■ **Written task**
Reproduce the material that follows, please, but only from its first line to the line containing "post_inset = 24", inclusive.

========

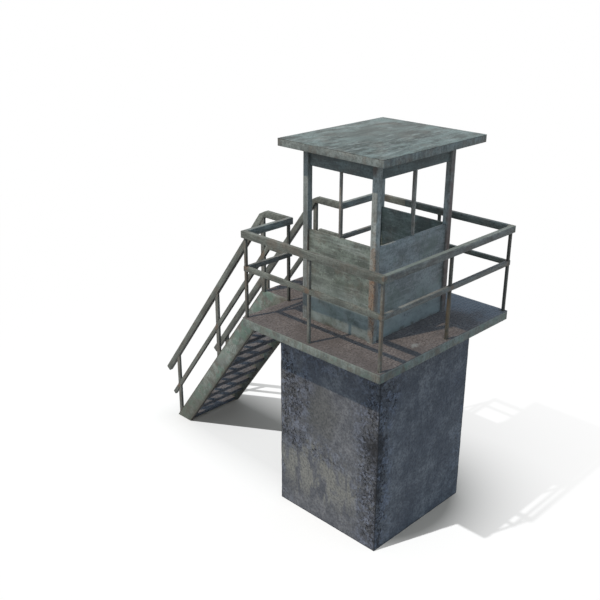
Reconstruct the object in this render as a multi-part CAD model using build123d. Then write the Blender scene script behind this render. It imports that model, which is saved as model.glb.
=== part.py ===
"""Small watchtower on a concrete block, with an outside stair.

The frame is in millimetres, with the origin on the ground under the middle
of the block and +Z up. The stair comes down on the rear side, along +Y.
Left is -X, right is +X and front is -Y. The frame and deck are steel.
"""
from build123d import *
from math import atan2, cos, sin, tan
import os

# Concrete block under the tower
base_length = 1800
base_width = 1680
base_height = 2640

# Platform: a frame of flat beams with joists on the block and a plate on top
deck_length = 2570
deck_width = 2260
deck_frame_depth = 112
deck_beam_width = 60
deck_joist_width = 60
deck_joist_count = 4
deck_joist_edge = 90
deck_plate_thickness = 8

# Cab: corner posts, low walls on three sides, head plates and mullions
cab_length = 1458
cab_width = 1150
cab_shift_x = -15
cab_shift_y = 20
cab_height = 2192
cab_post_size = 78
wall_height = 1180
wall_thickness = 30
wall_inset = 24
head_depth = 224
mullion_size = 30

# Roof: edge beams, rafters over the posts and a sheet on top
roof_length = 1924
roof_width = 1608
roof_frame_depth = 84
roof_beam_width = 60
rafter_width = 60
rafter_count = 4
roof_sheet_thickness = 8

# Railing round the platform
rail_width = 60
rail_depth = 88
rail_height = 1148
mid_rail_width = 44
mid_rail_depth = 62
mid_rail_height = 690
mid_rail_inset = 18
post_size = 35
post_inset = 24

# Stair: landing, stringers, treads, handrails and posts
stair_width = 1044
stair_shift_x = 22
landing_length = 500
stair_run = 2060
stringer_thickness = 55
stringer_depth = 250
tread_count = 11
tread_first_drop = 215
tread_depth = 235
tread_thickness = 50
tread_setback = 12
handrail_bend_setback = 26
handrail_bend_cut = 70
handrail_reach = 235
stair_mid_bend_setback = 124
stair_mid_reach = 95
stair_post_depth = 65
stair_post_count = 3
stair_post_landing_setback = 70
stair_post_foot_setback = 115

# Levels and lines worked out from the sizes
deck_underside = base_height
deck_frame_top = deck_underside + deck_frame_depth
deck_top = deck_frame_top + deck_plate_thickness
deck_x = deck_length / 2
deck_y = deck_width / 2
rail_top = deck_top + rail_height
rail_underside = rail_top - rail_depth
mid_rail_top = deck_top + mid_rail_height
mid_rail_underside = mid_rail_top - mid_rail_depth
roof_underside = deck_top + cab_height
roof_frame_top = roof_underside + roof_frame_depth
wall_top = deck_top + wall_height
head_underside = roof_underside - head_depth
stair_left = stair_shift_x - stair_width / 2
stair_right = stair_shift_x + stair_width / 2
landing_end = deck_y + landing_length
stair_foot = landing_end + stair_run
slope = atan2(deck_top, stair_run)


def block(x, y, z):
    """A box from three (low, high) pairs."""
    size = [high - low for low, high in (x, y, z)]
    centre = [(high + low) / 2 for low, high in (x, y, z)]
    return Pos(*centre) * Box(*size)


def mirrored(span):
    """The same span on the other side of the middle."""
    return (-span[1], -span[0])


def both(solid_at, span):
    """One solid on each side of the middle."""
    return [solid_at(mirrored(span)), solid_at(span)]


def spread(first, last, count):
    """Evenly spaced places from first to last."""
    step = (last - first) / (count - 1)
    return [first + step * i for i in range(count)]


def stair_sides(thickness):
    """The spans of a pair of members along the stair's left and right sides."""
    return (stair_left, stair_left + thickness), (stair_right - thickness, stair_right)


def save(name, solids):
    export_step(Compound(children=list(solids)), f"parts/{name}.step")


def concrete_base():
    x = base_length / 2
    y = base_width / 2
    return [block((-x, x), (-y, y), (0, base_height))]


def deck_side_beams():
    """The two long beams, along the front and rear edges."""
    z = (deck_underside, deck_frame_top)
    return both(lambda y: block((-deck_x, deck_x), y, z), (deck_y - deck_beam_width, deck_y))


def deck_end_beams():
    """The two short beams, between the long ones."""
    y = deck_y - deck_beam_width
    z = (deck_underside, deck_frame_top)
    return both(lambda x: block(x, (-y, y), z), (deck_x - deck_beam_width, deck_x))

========

■ **Solution for this task**
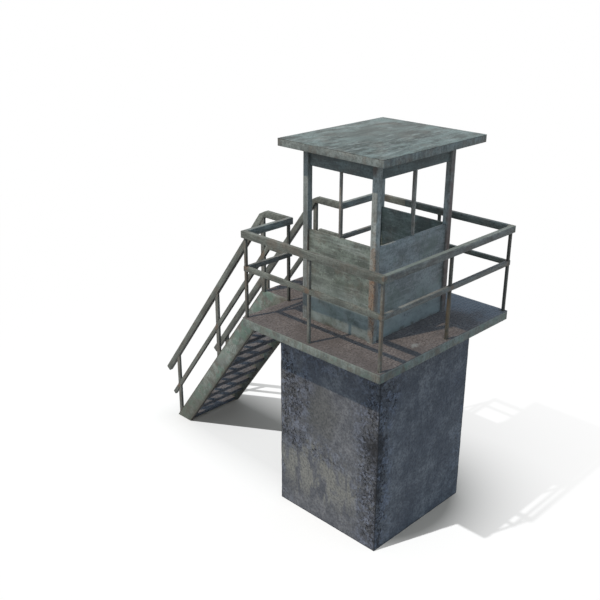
Reconstruct the object in this render as a multi-part CAD model using build123d. Then write the Blender scene script behind this render. It imports that model, which is saved as model.glb.
=== part.py ===
"""Small watchtower on a concrete block, with an outside stair.

The frame is in millimetres, with the origin on the ground under the middle
of the block and +Z up. The stair comes down on the rear side, along +Y.
Left is -X, right is +X and front is -Y. The frame and deck are steel.
"""
from build123d import *
from math import atan2, cos, sin, tan
import os

# Concrete block under the tower
base_length = 1800
base_width = 1680
base_height = 2640

# Platform: a frame of flat beams with joists on the block and a plate on top
deck_length = 2570
deck_width = 2260
deck_frame_depth = 112
deck_beam_width = 60
deck_joist_width = 60
deck_joist_count = 4
deck_joist_edge = 90
deck_plate_thickness = 8

# Cab: corner posts, low walls on three sides, head plates and mullions
cab_length = 1458
cab_width = 1150
cab_shift_x = -15
cab_shift_y = 20
cab_height = 2192
cab_post_size = 78
wall_height = 1180
wall_thickness = 30
wall_inset = 24
head_depth = 224
mullion_size = 30

# Roof: edge beams, rafters over the posts and a sheet on top
roof_length = 1924
roof_width = 1608
roof_frame_depth = 84
roof_beam_width = 60
rafter_width = 60
rafter_count = 4
roof_sheet_thickness = 8

# Railing round the platform
rail_width = 60
rail_depth = 88
rail_height = 1148
mid_rail_width = 44
mid_rail_depth = 62
mid_rail_height = 690
mid_rail_inset = 18
post_size = 35
post_inset = 24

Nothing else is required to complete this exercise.